獣医師が漫画で解説「猫の多頭飼育崩壊を防ぐ」には 行政や社会福祉の職員、獣医師の協力が必要
コロナ禍、孤独や孤立が問題になっています。なかには、野良猫にエサを与えて寂しさを紛らわそうとする人もいるのではないでしょうか。最初は1匹、2匹にエサを与えているつもりが、あっという間に猫が増えてしまう。多頭飼育崩壊を防ぐにはどうしたらいいのか。獣医師の橋本恵莉子さんは、漫画で分かりやすく解説しています。
■いつの間にか家の中が猫だらけ
--猫の多頭飼育崩壊はどんなふうに起こるのでしょうか。
橋本 たとえば、連れ合いを亡くした方が、寂しさを紛らわせるために野良猫にエサをあげたとします。最初は2匹だけだったのに、不妊手術をしないと、数カ月後には数えきれないほど猫が増えてしまいます。

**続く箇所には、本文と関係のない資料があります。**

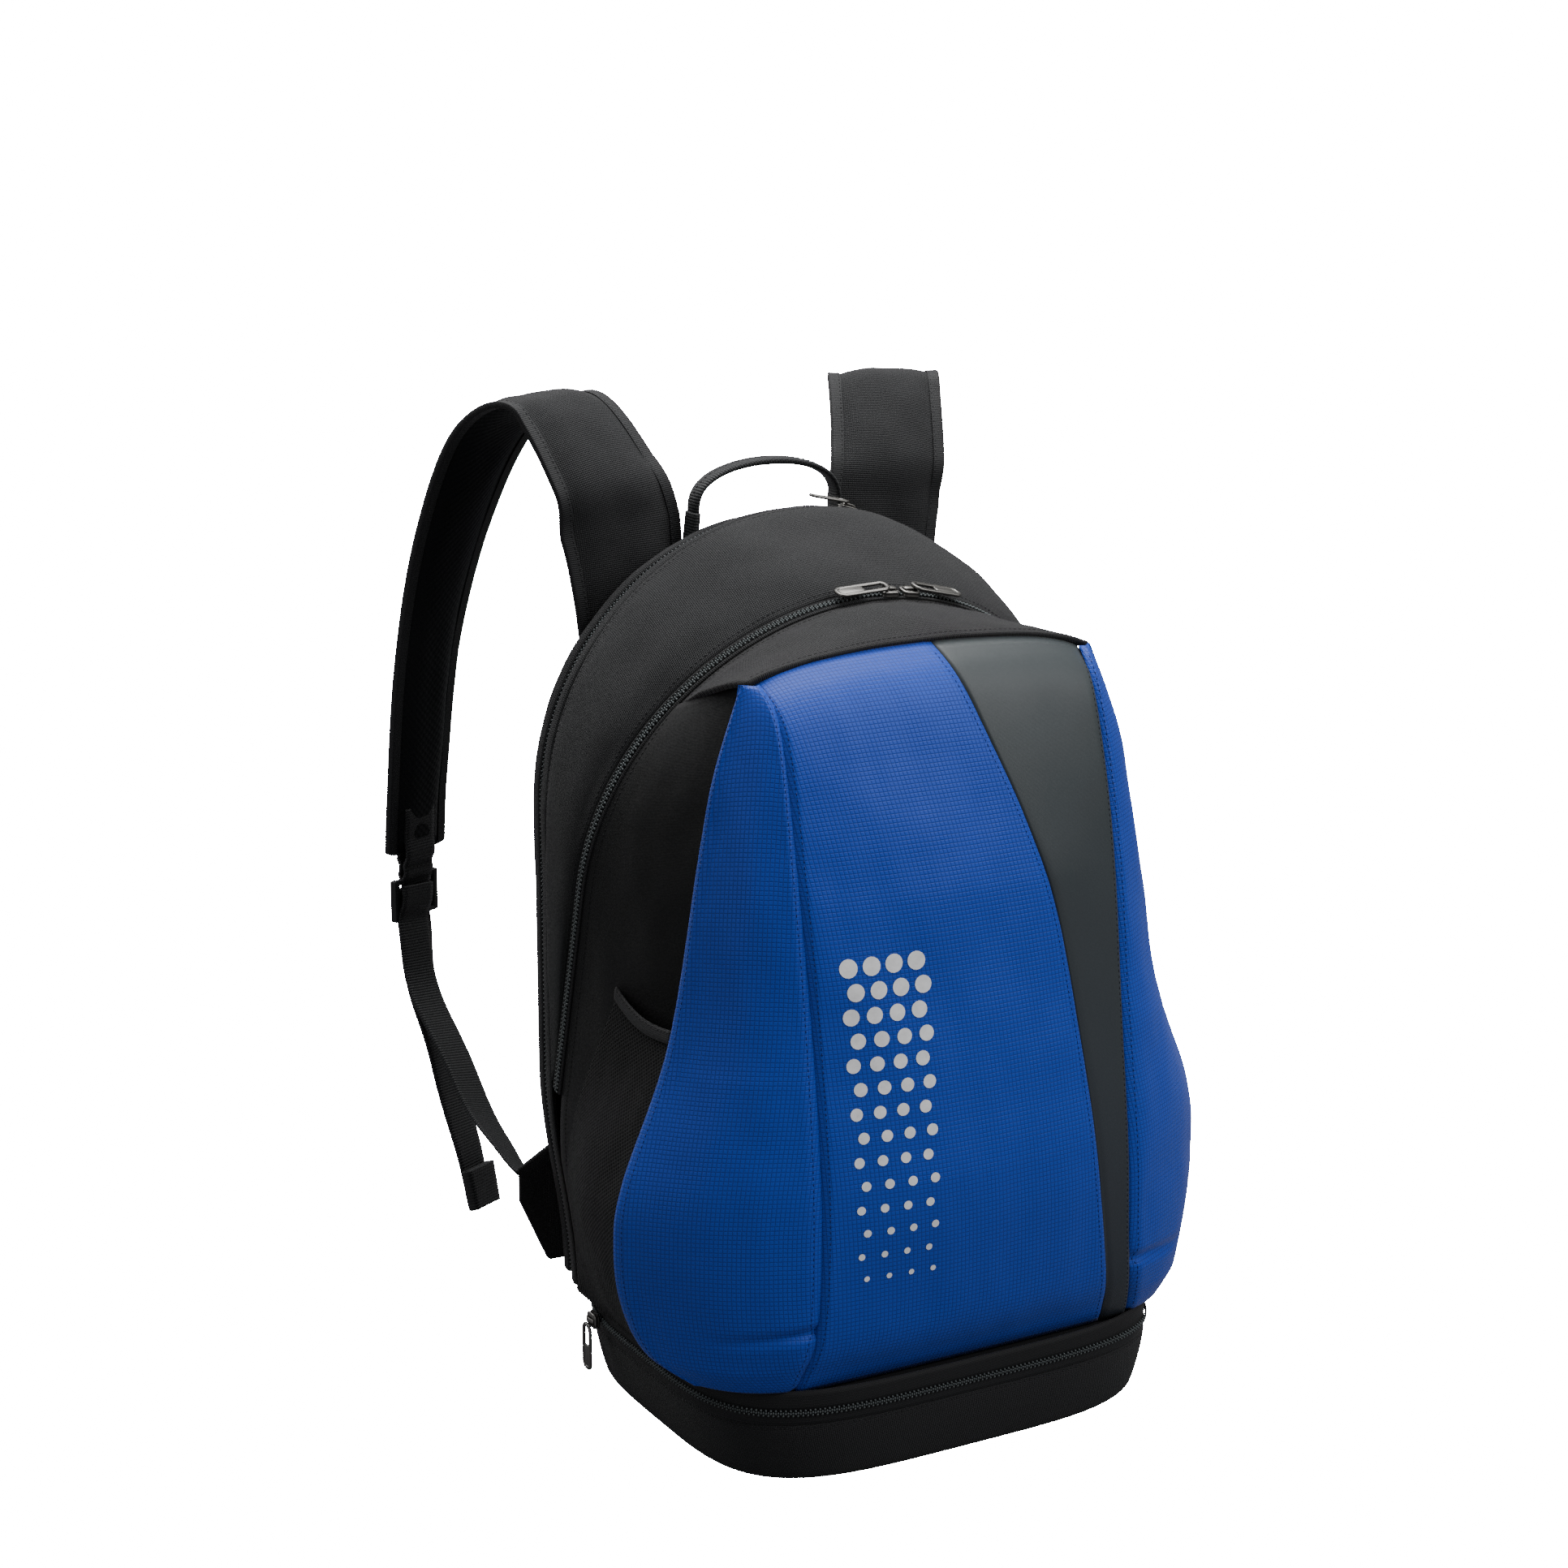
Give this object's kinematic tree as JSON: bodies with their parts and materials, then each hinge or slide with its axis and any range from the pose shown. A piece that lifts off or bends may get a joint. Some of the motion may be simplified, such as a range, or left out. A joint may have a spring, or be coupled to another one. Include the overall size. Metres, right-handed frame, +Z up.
{
  "type": "racket backpack",
  "caption": "Upright racket backpack with zipped front cover, racket compartment, base compartment, mesh side pockets, haul loop and padded adjustable straps.",
  "frame": {"origin": "on the floor under the middle of the bag, on the underside of the base", "axes": "+Z up, -Y towards the front panel, +Y towards the wearer's back, +X to the right seen from the front"},
  "size_m": [0.3588, 0.3752, 0.5279],
  "materials": {
    "ripstop": "cobalt ripstop weave with a slight sheen",
    "stripe": "smooth coated fabric, slate grey",
    "canvas": "plain black woven canvas, matt",
    "lining": "thin black woven lining",
    "mesh": "black knitted mesh",
    "zip_tape": "black zip tape with nylon coil",
    "webbing": "ribbed dark webbing",
    "gunmetal": "antique nickel plating, satin",
    "buckle": "moulded black plastic",
    "board": "stiff plastic sheet"
  },
  "bodies": {
    "base": {"base_tub": "canvas", "base_board": "board", "base_zip_lower": "zip_tape"},
    "pack": {"compartment_floor": "lining", "base_zip_upper": "zip_tape", "main_gusset": "canvas", "main_zip_rear": "zip_tape", "divider_panel": "lining", "back_panel": "lining", "racket_gusset_front": "canvas", "racket_gusset_rear": "canvas", "racket_zip_left": "zip_tape", "racket_zip_right": "zip_tape", "back_pad_left": "mesh", "back_pad_right": "mesh", "back_pad_lower": "mesh", "strap_root_left": "canvas", "strap_root_right": "canvas", "strap_anchor_left": "canvas", "strap_anchor_right": "canvas"},
    "cover": {"front_panel": "ripstop", "front_stripe": "stripe", "top_band": "canvas", "wing_left": "ripstop", "wing_right": "ripstop", "side_wall_left": "lining", "side_wall_right": "lining", "pocket_mesh_left": "mesh", "pocket_mesh_right": "mesh", "pocket_binding_left": "zip_tape", "pocket_binding_right": "zip_tape", "main_zip_front": "zip_tape"},
    "haul_loop": {"haul_loop": "webbing"},
    "strap_left": {"strap_pad_left": "canvas", "strap_webbing_left": "webbing", "strap_tail_left": "webbing"},
    "buckle_left": {"ladder_lock_left": "buckle"},
    "main_slider_left": {"main_slider_left": "gunmetal"},
    "main_pull_left": {"main_pull_left": "gunmetal"},
    "racket_slider_left": {"racket_slider_left": "gunmetal"},
    "racket_pull_left": {"racket_pull_left": "gunmetal"},
    "strap_right": {"strap_pad_right": "canvas", "strap_webbing_right": "webbing", "strap_tail_right": "webbing"},
    "buckle_right": {"ladder_lock_right": "buckle"},
    "main_slider_right": {"main_slider_right": "gunmetal"},
    "main_pull_right": {"main_pull_right": "gunmetal"},
    "racket_slider_right": {"racket_slider_right": "gunmetal"},
    "racket_pull_right": {"racket_pull_right": "gunmetal"},
    "base_slider": {"base_slider": "gunmetal"},
    "base_pull": {"base_pull": "gunmetal"}
  },
  "joints": [
    {"name": "base_opening", "type": "hinge", "parent": "base", "child": "pack", "pos_m": [0, 0.098, 0.0415], "axis": [-1, 0, 0], "range_deg": [0, 20]},
    {"name": "cover_fold", "type": "hinge", "parent": "pack", "child": "cover", "pos_m": [0, -0.127, 0.049], "axis": [1, 0, 0], "range_deg": [0, 18]},
    {"name": "haul_loop_fold", "type": "hinge", "parent": "pack", "child": "haul_loop", "pos_m": [0, 0.101, 0.463], "axis": [-1, 0, 0], "range_deg": [-25, 70]},
    {"name": "main_slider_left_travel", "type": "hinge", "parent": "pack", "child": "main_slider_left", "pos_m": [0, 0.02628, 0.28818], "axis": [0, -0.9655, -0.2605], "range_deg": [0, 85]},
    {"name": "main_slider_right_travel", "type": "hinge", "parent": "pack", "child": "main_slider_right", "pos_m": [0, 0.02628, 0.28818], "axis": [0, 0.9655, 0.2605], "range_deg": [0, 78]},
    {"name": "main_pull_left_flip", "type": "hinge", "parent": "main_slider_left", "child": "main_pull_left", "pos_m": [0.00949, -0.01413, 0.43793], "axis": [0, 0.9655, 0.2605], "range_deg": [0, 95]},
    {"name": "main_pull_right_flip", "type": "hinge", "parent": "main_slider_right", "child": "main_pull_right", "pos_m": [0.02243, -0.01378, 0.43664], "axis": [0, -0.9655, -0.2605], "range_deg": [0, 95]},
    {"name": "racket_slider_left_travel", "type": "hinge", "parent": "pack", "child": "racket_slider_left", "pos_m": [0, 0.082, 0.318], "axis": [0, -1, 0], "range_deg": [0, 60]},
    {"name": "racket_slider_right_travel", "type": "hinge", "parent": "pack", "child": "racket_slider_right", "pos_m": [0, 0.082, 0.318], "axis": [0, 1, 0], "range_deg": [0, 28]},
    {"name": "racket_pull_left_flip", "type": "hinge", "parent": "racket_slider_left", "child": "racket_pull_left", "pos_m": [0.04164, 0.082, 0.46484], "axis": [0, 1, 0], "range_deg": [0, 95]},
    {"name": "racket_pull_right_flip", "type": "hinge", "parent": "racket_slider_right", "child": "racket_pull_right", "pos_m": [0.12968, 0.082, 0.3985], "axis": [0, -1, 0], "range_deg": [0, 95]},
    {"name": "base_slider_travel", "type": "slide", "parent": "base", "child": "base_slider", "axis": [0, -1, 0], "range_m": [0, 0.07]},
    {"name": "base_pull_flip", "type": "hinge", "parent": "base_slider", "child": "base_pull", "pos_m": [-0.1434, 0.04, 0.04175], "axis": [0, 1, 0], "range_deg": [0, 90]},
    {"name": "strap_swing_left", "type": "hinge", "parent": "pack", "child": "strap_left", "pos_m": [-0.08, 0.112, 0.44], "axis": [-0.2103, -0.0343, -0.977], "range_deg": [-25, 25]},
    {"name": "buckle_tilt_left", "type": "hinge", "parent": "strap_left", "child": "buckle_left", "pos_m": [-0.16, 0.2245, 0.249], "axis": [0.891, 0.454, 0], "range_deg": [-30, 35]},
    {"name": "strap_swing_right", "type": "hinge", "parent": "pack", "child": "strap_right", "pos_m": [0.08, 0.112, 0.44], "axis": [0.2103, -0.0343, -0.977], "range_deg": [-25, 25]},
    {"name": "buckle_tilt_right", "type": "hinge", "parent": "strap_right", "child": "buckle_right", "pos_m": [0.16, 0.2245, 0.249], "axis": [0.891, -0.454, 0], "range_deg": [-30, 35]}
  ]
}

--野良猫ということは、最初は外でエサを与えているケースもあるのでしょうか。
橋本 最初は外で可愛がっていても、猫の数が増えてきたら、近隣から悪臭や糞尿被害の苦情が来て、家の中で飼うようになるのです。最初の方の段階で、ヘルパーさんなど福祉の方が気づいて、不妊手術をしたら問題が大きくならずに済みます。
崩壊しやすい人
--エサ代や医療費だけでも大変なのではないでしょうか。
橋本 不妊手術をしない限り猫はどんどん急ピッチで増えていきます。かといって、多頭飼育崩壊する人は不妊手術代を払えないことも多く、猫の数が増えるにつれ、人間が生きていくこともままならなくなるのです。
--多頭飼育崩壊する人は、どんな人なのでしょうか。
橋本 経済的支援や介護支援を必要とする人が多いことが分かっています。高齢者とは限らないのですが、なかには生活保護を受給している人もいます。
■行政・福祉・獣医師が連携
--どこに相談したらいいのか分からないのでしょうか。
橋本 苦情を言ってくる人はいても、相談に乗ってくれる人にはなかなかたどり着けません。ヘルパーさんなど、社会福祉の人が訪問した時、だんだん猫が増えていくこと気づいたら、行政に連絡してくれると、崩壊する前に防ぐことができるのです。
私たちのような不妊手術を専門にしている動物病院に相談してもらうのもひとつの方法ですが、行政と福祉、獣医師が協力するシステムづくりが求められています。